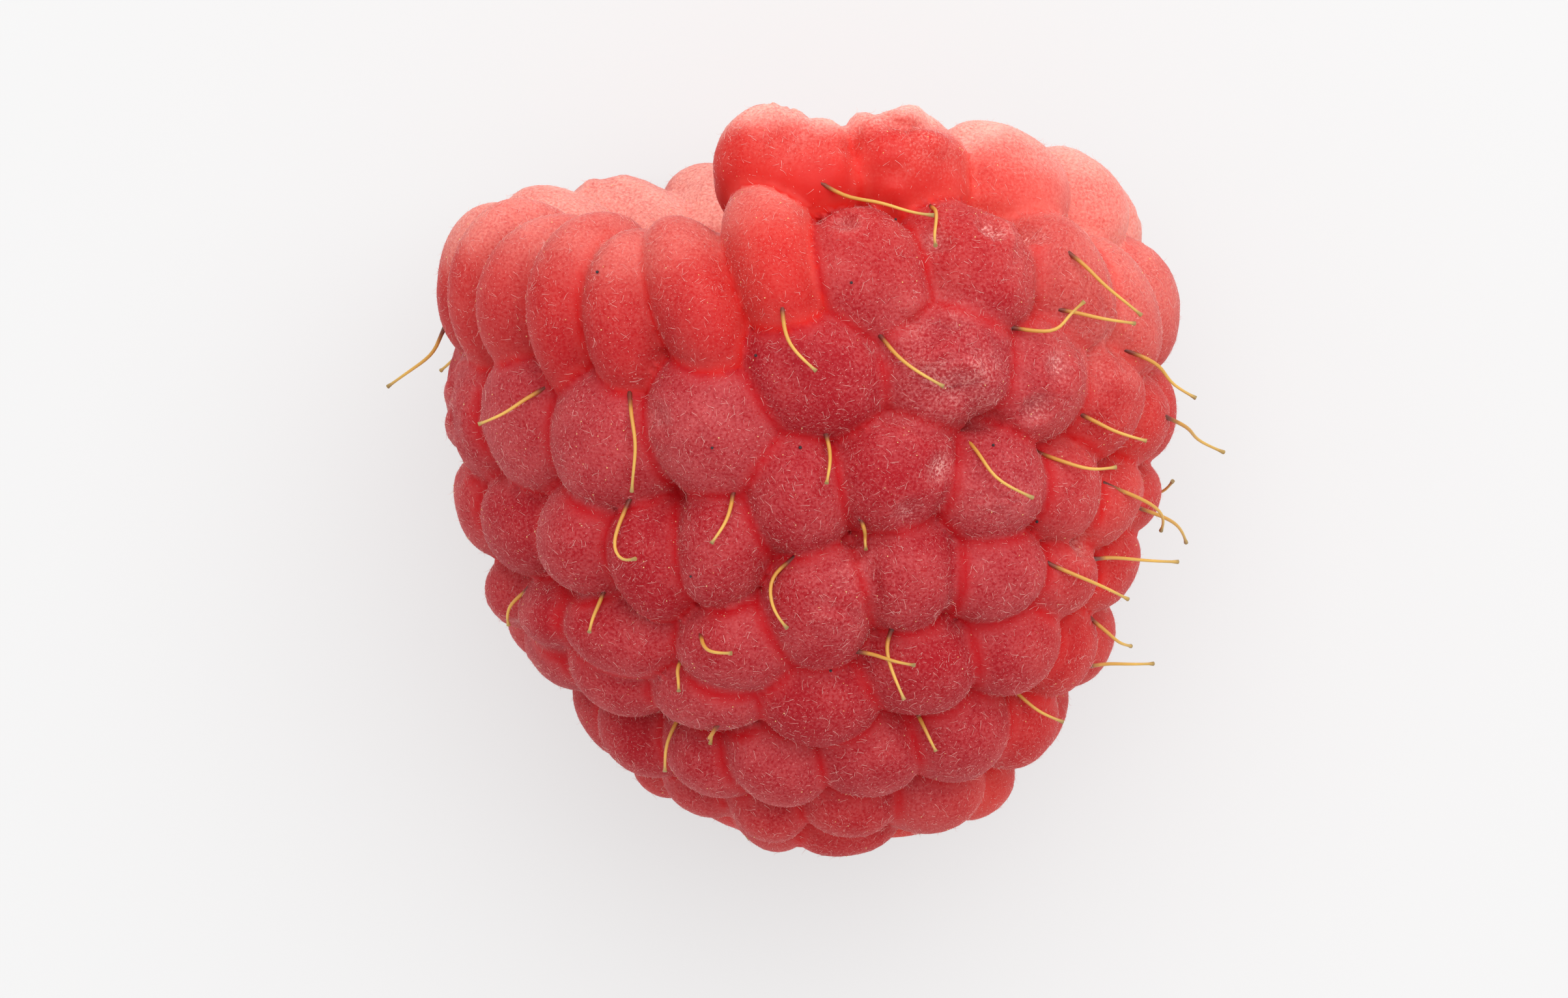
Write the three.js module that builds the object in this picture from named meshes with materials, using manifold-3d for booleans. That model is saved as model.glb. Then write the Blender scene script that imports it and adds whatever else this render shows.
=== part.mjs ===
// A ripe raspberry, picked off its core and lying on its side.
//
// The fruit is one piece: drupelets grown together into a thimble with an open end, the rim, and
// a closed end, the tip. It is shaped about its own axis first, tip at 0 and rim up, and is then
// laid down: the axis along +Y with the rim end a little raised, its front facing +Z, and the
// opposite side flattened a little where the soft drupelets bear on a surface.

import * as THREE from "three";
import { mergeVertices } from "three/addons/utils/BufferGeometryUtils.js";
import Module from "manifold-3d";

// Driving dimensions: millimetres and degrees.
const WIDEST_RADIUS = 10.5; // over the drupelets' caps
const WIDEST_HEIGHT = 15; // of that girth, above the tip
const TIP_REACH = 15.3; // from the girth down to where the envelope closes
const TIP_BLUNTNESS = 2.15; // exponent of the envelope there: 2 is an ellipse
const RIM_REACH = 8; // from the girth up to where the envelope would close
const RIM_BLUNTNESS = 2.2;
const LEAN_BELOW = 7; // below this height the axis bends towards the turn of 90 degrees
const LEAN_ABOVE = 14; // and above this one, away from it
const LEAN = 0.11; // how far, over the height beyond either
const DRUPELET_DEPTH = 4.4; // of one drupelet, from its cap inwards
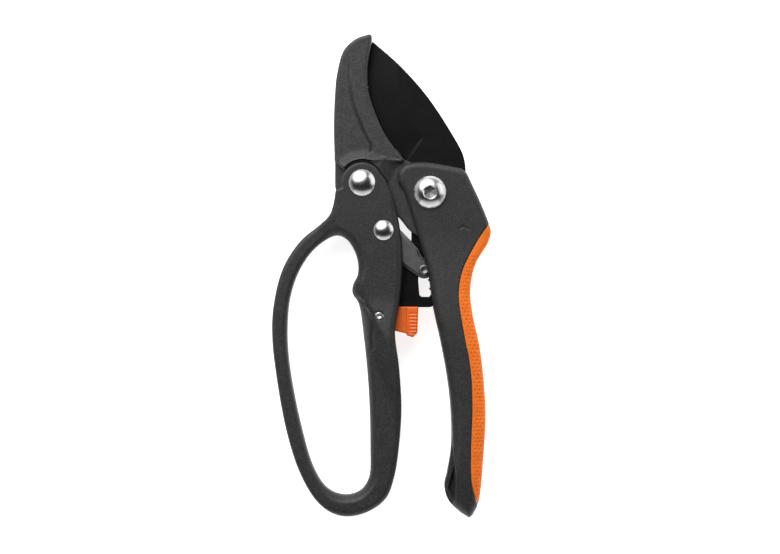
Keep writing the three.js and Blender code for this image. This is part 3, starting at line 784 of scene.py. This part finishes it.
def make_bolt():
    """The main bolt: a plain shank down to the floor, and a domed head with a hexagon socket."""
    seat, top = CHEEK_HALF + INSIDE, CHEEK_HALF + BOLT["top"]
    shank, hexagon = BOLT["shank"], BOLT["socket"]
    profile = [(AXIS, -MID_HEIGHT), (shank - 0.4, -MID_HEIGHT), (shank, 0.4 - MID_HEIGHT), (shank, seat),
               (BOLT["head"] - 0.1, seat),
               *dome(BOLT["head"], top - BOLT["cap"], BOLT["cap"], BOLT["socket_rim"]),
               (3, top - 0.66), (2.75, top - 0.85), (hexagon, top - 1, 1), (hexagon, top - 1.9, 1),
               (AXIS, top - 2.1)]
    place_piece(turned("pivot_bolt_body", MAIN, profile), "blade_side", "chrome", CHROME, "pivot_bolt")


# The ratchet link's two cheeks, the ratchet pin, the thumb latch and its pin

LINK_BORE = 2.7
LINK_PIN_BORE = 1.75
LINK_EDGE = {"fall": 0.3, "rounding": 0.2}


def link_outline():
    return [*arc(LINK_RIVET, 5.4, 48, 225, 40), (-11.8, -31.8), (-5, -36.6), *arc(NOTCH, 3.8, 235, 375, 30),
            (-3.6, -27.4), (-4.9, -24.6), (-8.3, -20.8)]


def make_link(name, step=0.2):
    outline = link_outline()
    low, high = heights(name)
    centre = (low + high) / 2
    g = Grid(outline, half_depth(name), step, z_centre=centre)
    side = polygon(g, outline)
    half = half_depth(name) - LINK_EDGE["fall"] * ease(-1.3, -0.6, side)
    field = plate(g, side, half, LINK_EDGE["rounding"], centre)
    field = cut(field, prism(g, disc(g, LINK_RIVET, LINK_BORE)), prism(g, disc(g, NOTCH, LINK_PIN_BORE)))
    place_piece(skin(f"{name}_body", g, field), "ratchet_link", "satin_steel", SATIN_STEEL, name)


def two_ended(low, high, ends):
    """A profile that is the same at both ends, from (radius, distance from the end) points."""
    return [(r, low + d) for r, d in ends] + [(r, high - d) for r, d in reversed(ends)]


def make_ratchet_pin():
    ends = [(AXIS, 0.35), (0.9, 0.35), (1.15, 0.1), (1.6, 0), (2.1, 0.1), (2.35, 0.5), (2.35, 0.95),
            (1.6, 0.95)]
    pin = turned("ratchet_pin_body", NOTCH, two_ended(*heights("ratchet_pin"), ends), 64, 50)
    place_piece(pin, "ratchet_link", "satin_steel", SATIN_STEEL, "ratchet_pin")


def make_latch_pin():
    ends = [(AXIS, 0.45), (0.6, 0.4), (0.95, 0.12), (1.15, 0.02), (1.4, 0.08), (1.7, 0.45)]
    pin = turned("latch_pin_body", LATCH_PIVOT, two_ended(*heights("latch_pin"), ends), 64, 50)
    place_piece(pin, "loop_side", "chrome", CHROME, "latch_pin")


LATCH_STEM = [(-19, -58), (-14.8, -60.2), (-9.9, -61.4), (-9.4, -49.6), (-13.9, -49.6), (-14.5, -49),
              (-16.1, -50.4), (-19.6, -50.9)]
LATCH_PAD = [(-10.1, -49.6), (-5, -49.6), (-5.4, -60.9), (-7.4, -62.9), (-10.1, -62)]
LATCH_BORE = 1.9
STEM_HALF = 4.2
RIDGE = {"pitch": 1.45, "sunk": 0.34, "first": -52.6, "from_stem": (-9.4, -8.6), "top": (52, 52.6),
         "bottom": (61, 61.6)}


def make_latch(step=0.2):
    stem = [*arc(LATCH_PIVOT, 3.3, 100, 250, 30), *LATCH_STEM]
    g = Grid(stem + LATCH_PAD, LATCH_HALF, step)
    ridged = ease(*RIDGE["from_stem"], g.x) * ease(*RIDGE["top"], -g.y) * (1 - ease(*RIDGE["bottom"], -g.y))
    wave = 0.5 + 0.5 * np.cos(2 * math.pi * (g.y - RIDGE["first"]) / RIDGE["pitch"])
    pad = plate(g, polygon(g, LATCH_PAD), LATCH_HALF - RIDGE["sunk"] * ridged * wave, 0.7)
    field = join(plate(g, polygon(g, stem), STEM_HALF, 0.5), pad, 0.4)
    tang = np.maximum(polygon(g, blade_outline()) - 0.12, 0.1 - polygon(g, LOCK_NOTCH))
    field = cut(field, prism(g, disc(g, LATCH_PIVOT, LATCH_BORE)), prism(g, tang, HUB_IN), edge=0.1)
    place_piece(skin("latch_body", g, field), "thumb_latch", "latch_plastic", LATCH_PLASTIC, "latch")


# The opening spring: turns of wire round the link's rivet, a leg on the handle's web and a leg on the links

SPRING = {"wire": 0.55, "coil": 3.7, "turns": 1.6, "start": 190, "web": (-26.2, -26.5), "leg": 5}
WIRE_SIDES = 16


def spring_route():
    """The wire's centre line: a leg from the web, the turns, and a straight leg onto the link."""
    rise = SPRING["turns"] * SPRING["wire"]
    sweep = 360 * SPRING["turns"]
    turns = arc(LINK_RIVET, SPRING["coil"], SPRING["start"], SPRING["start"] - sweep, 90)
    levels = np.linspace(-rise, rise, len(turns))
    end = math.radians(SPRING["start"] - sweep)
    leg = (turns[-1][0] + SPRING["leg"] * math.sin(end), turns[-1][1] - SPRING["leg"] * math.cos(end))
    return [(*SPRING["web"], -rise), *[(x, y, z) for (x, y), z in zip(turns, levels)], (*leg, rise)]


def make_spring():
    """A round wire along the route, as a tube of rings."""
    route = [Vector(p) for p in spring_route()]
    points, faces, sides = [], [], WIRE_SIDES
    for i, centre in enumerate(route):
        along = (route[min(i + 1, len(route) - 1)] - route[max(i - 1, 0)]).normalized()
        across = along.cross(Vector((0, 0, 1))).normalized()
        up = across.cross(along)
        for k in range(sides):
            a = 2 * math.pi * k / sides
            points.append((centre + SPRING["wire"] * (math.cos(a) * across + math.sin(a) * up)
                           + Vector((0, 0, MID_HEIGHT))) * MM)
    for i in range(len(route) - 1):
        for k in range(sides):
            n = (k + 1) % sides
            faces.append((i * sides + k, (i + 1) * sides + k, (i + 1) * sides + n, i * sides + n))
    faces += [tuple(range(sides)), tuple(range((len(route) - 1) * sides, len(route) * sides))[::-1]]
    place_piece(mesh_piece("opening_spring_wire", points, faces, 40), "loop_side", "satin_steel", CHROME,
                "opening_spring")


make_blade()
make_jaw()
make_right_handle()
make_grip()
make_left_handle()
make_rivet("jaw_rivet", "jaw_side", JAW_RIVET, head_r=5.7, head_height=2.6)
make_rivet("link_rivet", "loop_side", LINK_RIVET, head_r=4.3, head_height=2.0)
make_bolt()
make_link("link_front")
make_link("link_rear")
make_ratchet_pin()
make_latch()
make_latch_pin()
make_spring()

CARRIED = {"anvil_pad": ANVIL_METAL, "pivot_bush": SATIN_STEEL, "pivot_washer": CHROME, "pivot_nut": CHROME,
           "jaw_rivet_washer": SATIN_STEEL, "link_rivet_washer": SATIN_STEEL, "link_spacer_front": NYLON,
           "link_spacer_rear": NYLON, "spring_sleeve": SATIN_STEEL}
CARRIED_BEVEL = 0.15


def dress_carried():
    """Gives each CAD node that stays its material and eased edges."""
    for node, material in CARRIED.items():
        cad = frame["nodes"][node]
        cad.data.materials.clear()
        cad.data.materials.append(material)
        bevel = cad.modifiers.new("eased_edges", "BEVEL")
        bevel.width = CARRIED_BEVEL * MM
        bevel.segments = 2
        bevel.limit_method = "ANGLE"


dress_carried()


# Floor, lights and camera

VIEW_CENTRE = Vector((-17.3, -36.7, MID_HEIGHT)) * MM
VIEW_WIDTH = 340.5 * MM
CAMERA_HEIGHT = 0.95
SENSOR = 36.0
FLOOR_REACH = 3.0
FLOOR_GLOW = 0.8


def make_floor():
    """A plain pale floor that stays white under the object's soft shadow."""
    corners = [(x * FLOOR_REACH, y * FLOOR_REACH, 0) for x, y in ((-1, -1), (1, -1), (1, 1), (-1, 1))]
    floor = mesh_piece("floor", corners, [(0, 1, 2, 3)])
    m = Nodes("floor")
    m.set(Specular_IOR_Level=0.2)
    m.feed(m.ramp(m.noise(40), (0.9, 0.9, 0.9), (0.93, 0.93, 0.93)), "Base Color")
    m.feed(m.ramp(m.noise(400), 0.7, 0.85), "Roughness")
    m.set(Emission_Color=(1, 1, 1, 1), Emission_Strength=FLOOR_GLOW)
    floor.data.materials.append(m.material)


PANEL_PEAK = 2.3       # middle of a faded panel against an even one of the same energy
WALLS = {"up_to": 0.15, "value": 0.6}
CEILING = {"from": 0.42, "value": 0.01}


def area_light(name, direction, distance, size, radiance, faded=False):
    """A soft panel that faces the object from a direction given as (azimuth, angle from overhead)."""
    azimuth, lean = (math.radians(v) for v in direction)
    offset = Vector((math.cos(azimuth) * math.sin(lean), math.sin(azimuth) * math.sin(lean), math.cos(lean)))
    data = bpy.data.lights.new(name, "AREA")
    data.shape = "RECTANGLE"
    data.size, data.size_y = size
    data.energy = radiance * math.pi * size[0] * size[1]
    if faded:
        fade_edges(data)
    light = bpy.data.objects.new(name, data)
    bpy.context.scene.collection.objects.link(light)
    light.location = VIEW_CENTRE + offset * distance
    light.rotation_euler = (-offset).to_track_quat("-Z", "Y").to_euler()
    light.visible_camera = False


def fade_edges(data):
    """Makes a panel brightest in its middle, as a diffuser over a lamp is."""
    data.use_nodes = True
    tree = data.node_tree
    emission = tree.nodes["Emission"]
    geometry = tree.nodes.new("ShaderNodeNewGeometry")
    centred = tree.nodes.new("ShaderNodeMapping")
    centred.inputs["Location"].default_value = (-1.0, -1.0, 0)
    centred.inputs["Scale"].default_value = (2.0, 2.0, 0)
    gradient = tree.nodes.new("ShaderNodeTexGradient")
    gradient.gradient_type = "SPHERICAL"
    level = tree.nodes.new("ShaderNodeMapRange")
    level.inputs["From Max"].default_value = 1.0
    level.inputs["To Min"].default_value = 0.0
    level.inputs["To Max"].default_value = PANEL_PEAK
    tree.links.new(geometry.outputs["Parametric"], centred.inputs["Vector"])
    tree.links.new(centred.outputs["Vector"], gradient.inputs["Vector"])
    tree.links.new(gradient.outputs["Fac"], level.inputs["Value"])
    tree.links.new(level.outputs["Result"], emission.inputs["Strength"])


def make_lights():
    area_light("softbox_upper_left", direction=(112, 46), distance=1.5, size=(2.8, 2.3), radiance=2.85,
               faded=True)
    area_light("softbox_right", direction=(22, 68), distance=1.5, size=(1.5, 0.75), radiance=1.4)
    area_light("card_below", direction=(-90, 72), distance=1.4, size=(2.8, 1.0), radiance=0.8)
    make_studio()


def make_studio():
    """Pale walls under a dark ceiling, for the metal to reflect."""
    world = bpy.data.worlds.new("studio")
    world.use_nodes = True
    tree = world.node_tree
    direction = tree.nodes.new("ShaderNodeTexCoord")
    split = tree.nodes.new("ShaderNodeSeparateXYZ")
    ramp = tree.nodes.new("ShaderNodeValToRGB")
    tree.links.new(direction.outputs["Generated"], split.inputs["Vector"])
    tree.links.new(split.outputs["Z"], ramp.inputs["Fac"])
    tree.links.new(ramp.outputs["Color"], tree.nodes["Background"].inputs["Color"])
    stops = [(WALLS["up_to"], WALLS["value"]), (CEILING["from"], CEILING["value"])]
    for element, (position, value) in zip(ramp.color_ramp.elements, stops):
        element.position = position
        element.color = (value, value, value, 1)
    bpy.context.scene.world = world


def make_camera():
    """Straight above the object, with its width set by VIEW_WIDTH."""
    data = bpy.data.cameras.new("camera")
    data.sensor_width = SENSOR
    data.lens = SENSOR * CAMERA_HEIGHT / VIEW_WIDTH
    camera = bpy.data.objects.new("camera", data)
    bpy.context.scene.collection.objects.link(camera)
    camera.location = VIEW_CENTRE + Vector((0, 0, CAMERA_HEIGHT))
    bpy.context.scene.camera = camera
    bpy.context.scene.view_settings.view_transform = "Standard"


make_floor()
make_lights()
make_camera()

**Your goal:** Your task is to quote exactly the lines beginning with the one that contains "Keep writing the" and ending with the one that contains "(-3.6, -27.4), (-4.9, -24.6), (-8.3, -20.8)]", with nothing left out or added.

**Expected answer:**
Keep writing the three.js and Blender code for this image. This is part 3, starting at line 784 of scene.py. This part finishes it.
def make_bolt():
    """The main bolt: a plain shank down to the floor, and a domed head with a hexagon socket."""
    seat, top = CHEEK_HALF + INSIDE, CHEEK_HALF + BOLT["top"]
    shank, hexagon = BOLT["shank"], BOLT["socket"]
    profile = [(AXIS, -MID_HEIGHT), (shank - 0.4, -MID_HEIGHT), (shank, 0.4 - MID_HEIGHT), (shank, seat),
               (BOLT["head"] - 0.1, seat),
               *dome(BOLT["head"], top - BOLT["cap"], BOLT["cap"], BOLT["socket_rim"]),
               (3, top - 0.66), (2.75, top - 0.85), (hexagon, top - 1, 1), (hexagon, top - 1.9, 1),
               (AXIS, top - 2.1)]
    place_piece(turned("pivot_bolt_body", MAIN, profile), "blade_side", "chrome", CHROME, "pivot_bolt")


# The ratchet link's two cheeks, the ratchet pin, the thumb latch and its pin

LINK_BORE = 2.7
LINK_PIN_BORE = 1.75
LINK_EDGE = {"fall": 0.3, "rounding": 0.2}


def link_outline():
    return [*arc(LINK_RIVET, 5.4, 48, 225, 40), (-11.8, -31.8), (-5, -36.6), *arc(NOTCH, 3.8, 235, 375, 30),
            (-3.6, -27.4), (-4.9, -24.6), (-8.3, -20.8)]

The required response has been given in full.